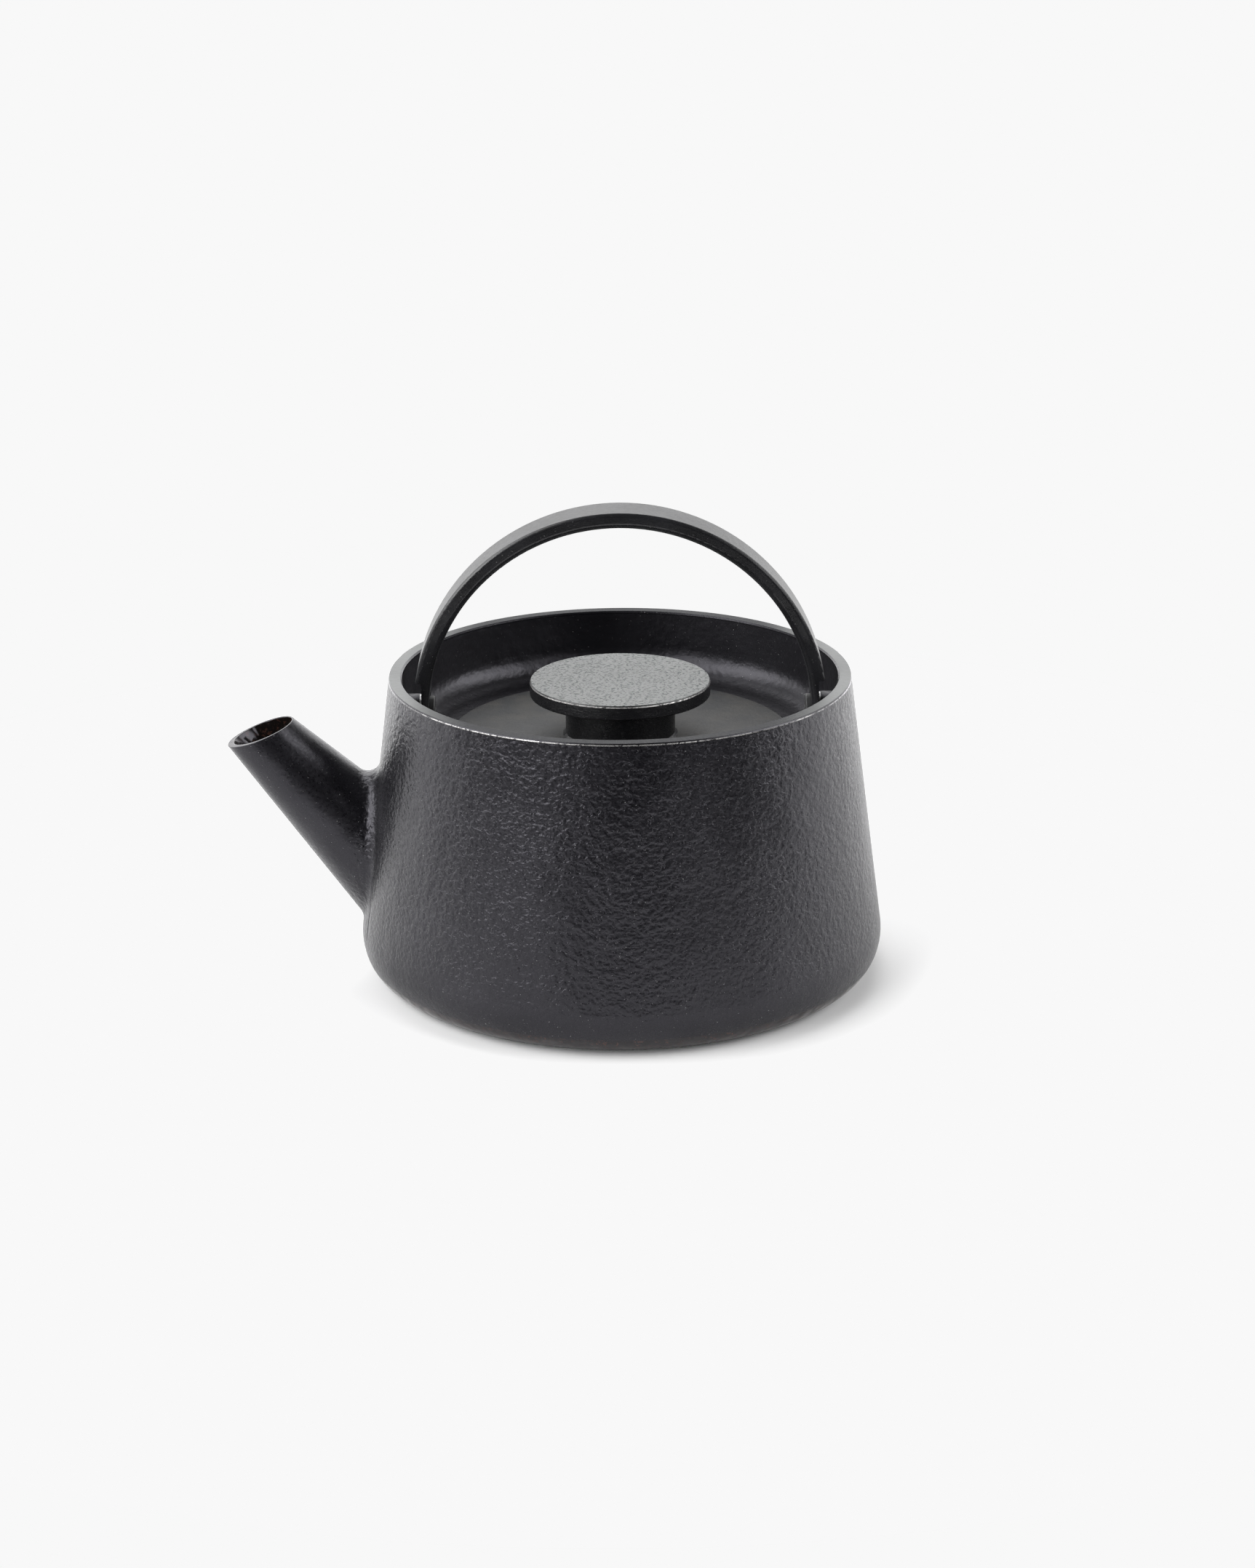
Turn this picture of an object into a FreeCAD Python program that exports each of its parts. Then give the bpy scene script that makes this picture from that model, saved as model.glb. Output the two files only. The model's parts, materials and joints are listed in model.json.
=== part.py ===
import FreeCAD, Part
import math
import os

# Cast-iron teapot with a recessed lid, a swinging bail handle and a lift-out infuser basket.
# Millimetres, +Z up, origin at the centre of the resting face, spout towards -X.

V = FreeCAD.Vector

# Pot casting: outside
MAX_R = 80.0
RIM_R = 69.8
RIM_Z = 93.5
WALL = 4.0
RIM_EDGE_R = 1.0
RIM_EDGE_DROP = 0.75
RIM_INNER_BEVEL = 0.5
HEEL_RISE = 11.7
HEEL_DEPTH = 8.8
BELLY_Z = 12.3
BASE_R = 66.0
BASE_RISE = 0.6

# Pot casting: well, seats and inside
SHELF_Z = 73.4
WELL_FILLET = 8.0
LID_SEAT_R = 52.5
LID_SEAT_Z = 70.6
BASKET_SEAT_R = 48.6
BASKET_SEAT_Z = 69.6
THROAT_R = 44.6
SHELF_UNDER_Z = 65.6
FLOOR_Z = 4.8
FLOOR_FILLET = 8.0
UNDER_FILLET = 6.0

# Spout: a cone whose axis lies in the XZ plane, cut by a sloping mouth plane
MOUTH_X = -109.9
MOUTH_Z = 75.0
SPOUT_RISE_DEG = 46.7
SPOUT_MOUTH_R = 9.94
SPOUT_TAPER = 0.125
SPOUT_LENGTH = 67.0
SPOUT_WALL = 2.6
CHANNEL_LENGTH = 73.0
MOUTH_SLOPE_DEG = 20.7
SPOUT_FILLET = 4.0
LIP_ROUND = 0.2
FLARE_R = 8.74
FLARE_SHIFT = 1.19
FLARE_STRAIGHT = 5.0
FLARE_DEPTH = 14.0
FLARE_END_R = 7.0

# Bail handle: a half ring about the pivot axis
PIVOT_Z = 81.8
BAIL_OUT_R = 62.5
BAIL_IN_R = 57.7
BAIL_HALF_W = 7.0
BAIL_OUTER_EDGE_R = 1.6
BAIL_OUTER_EDGE_DROP = 1.2
BAIL_INNER_EDGE_R = 1.8
TAB_OUT_X = 59.8
STEP_R = 12.4
SPOTFACE_R = 5.4
SPOTFACE_X = 57.9

# Pivot hardware
BOSS_R = 5.0
BOSS_FACE_X = 60.6
SCREW_HEAD_R = 4.2
SCREW_HEAD_X = 56.0
SCREW_HEAD_BACK_X = 57.6
SHOULDER_R = 2.5
PIVOT_CLEARANCE = 0.05
THREAD_R = 2.0
THREAD_END_X = 66.8
SLOT_W = 1.2
SLOT_DEPTH = 0.8
WASHER_R = 4.8
WASHER_T = 0.5

# Lid and knob
LID_R = 52.0
LID_TOP_Z = 74.1
LID_EDGE_R = 0.5
LID_RING_OUT_R = 42.0
LID_RING_IN_R = 39.5
LID_RING_Z = 66.8
KNOB_R = 27.3
KNOB_UNDER_Z = 86.6
KNOB_TOP_Z = 91.1
KNOB_EDGE_R = 1.0
KNOB_EDGE_DROP = 0.75
STEM_R = 16.6
STEM_FILLET = 0.8
KNOB_SCREW_R = 2.5
KNOB_SCREW_END_Z = 84.0
KNOB_SCREW_HEAD_R = 4.6
KNOB_SCREW_HEAD_H = 2.8
KNOB_HOLE_R = 2.7
KNOB_WASHER_R = 7.5
KNOB_WASHER_T = 0.8
HEX_FLAT = 2.0
HEX_DEPTH = 1.6

# Infuser basket
BASKET_RIM_R = 48.2
BASKET_RIM_T = 0.7
BASKET_TOP_R = 43.6
BASKET_BOTTOM_R = 40.2
BASKET_SHEET = 0.6
BASKET_COLLAR_Z = 63.0
BASKET_BASE_Z = 20.0
BASKET_BAND_H = 5.0
BASKET_BAND_LIP = 1.2
BASKET_DOME = 1.4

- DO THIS
Everything from the first line through the line containing "WASHER_T = 0.5" should be quoted exactly, and nothing beyond it.

- EXPECTED OUTPUT
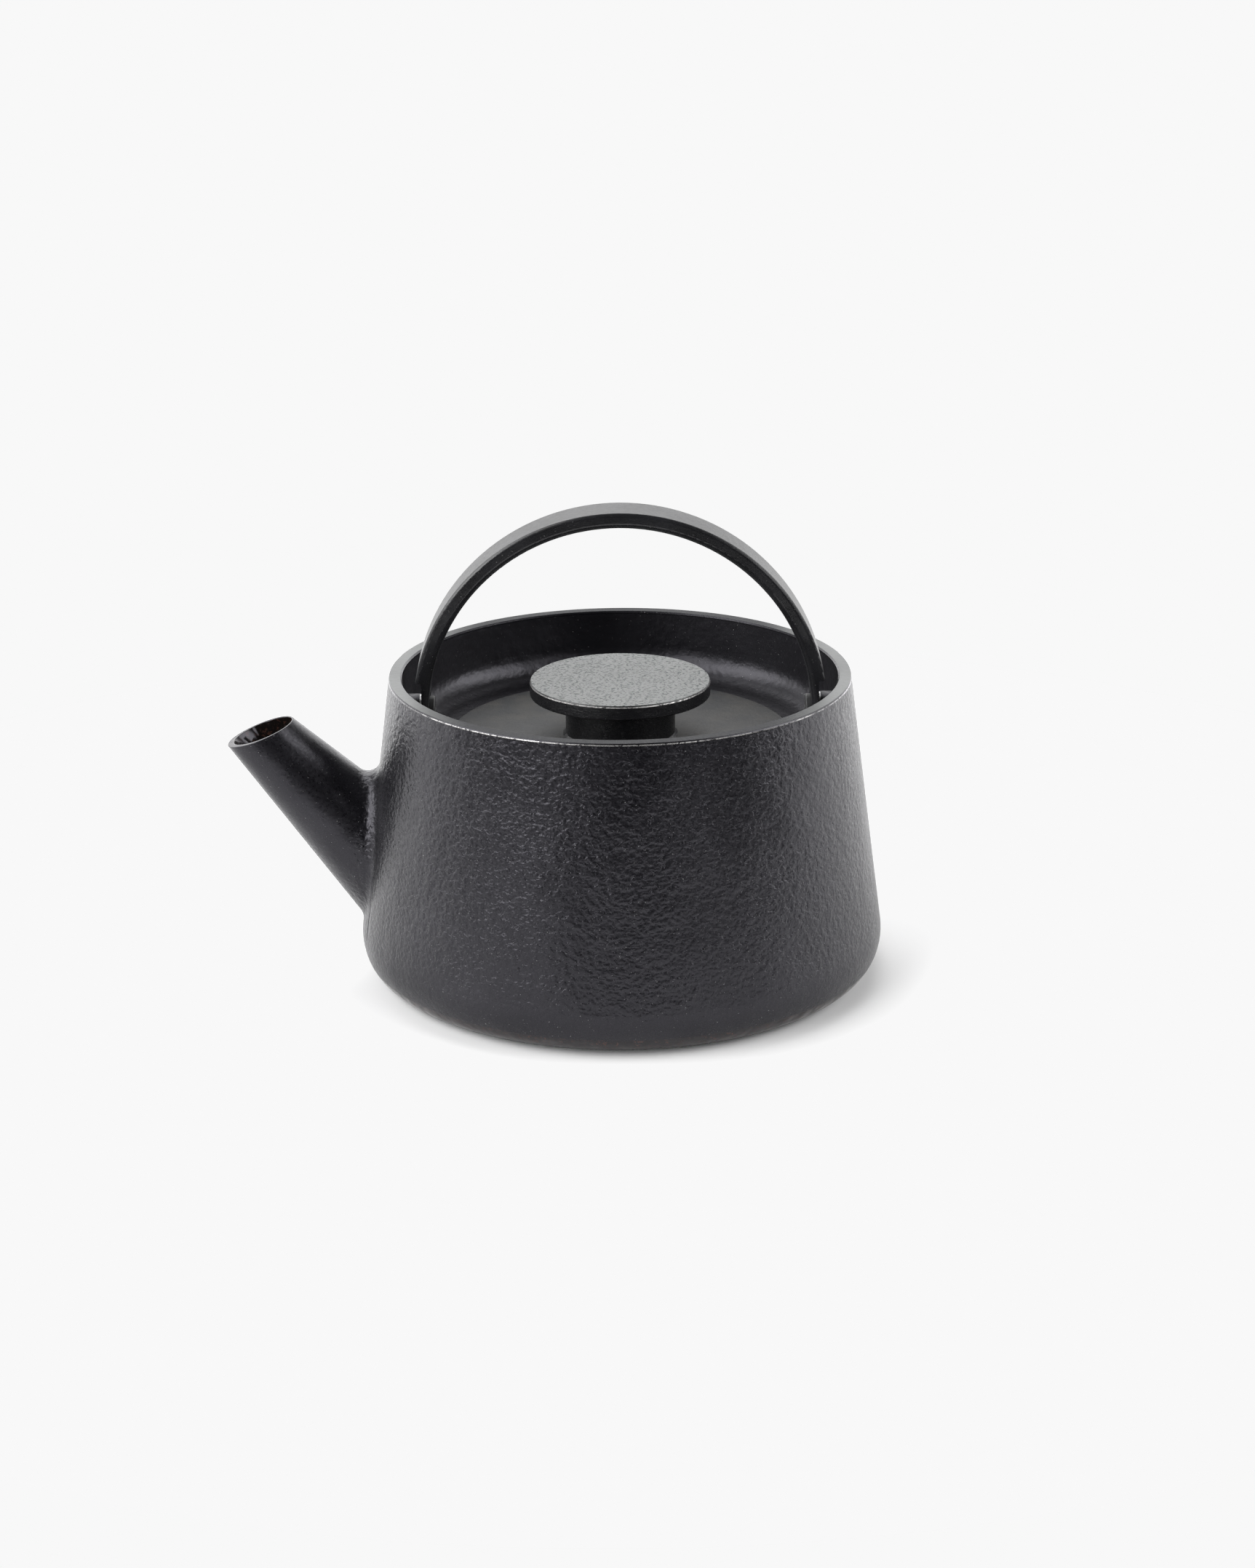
Turn this picture of an object into a FreeCAD Python program that exports each of its parts. Then give the bpy scene script that makes this picture from that model, saved as model.glb. Output the two files only. The model's parts, materials and joints are listed in model.json.
=== part.py ===
import FreeCAD, Part
import math
import os

# Cast-iron teapot with a recessed lid, a swinging bail handle and a lift-out infuser basket.
# Millimetres, +Z up, origin at the centre of the resting face, spout towards -X.

V = FreeCAD.Vector

# Pot casting: outside
MAX_R = 80.0
RIM_R = 69.8
RIM_Z = 93.5
WALL = 4.0
RIM_EDGE_R = 1.0
RIM_EDGE_DROP = 0.75
RIM_INNER_BEVEL = 0.5
HEEL_RISE = 11.7
HEEL_DEPTH = 8.8
BELLY_Z = 12.3
BASE_R = 66.0
BASE_RISE = 0.6

# Pot casting: well, seats and inside
SHELF_Z = 73.4
WELL_FILLET = 8.0
LID_SEAT_R = 52.5
LID_SEAT_Z = 70.6
BASKET_SEAT_R = 48.6
BASKET_SEAT_Z = 69.6
THROAT_R = 44.6
SHELF_UNDER_Z = 65.6
FLOOR_Z = 4.8
FLOOR_FILLET = 8.0
UNDER_FILLET = 6.0

# Spout: a cone whose axis lies in the XZ plane, cut by a sloping mouth plane
MOUTH_X = -109.9
MOUTH_Z = 75.0
SPOUT_RISE_DEG = 46.7
SPOUT_MOUTH_R = 9.94
SPOUT_TAPER = 0.125
SPOUT_LENGTH = 67.0
SPOUT_WALL = 2.6
CHANNEL_LENGTH = 73.0
MOUTH_SLOPE_DEG = 20.7
SPOUT_FILLET = 4.0
LIP_ROUND = 0.2
FLARE_R = 8.74
FLARE_SHIFT = 1.19
FLARE_STRAIGHT = 5.0
FLARE_DEPTH = 14.0
FLARE_END_R = 7.0

# Bail handle: a half ring about the pivot axis
PIVOT_Z = 81.8
BAIL_OUT_R = 62.5
BAIL_IN_R = 57.7
BAIL_HALF_W = 7.0
BAIL_OUTER_EDGE_R = 1.6
BAIL_OUTER_EDGE_DROP = 1.2
BAIL_INNER_EDGE_R = 1.8
TAB_OUT_X = 59.8
STEP_R = 12.4
SPOTFACE_R = 5.4
SPOTFACE_X = 57.9

# Pivot hardware
BOSS_R = 5.0
BOSS_FACE_X = 60.6
SCREW_HEAD_R = 4.2
SCREW_HEAD_X = 56.0
SCREW_HEAD_BACK_X = 57.6
SHOULDER_R = 2.5
PIVOT_CLEARANCE = 0.05
THREAD_R = 2.0
THREAD_END_X = 66.8
SLOT_W = 1.2
SLOT_DEPTH = 0.8
WASHER_R = 4.8
WASHER_T = 0.5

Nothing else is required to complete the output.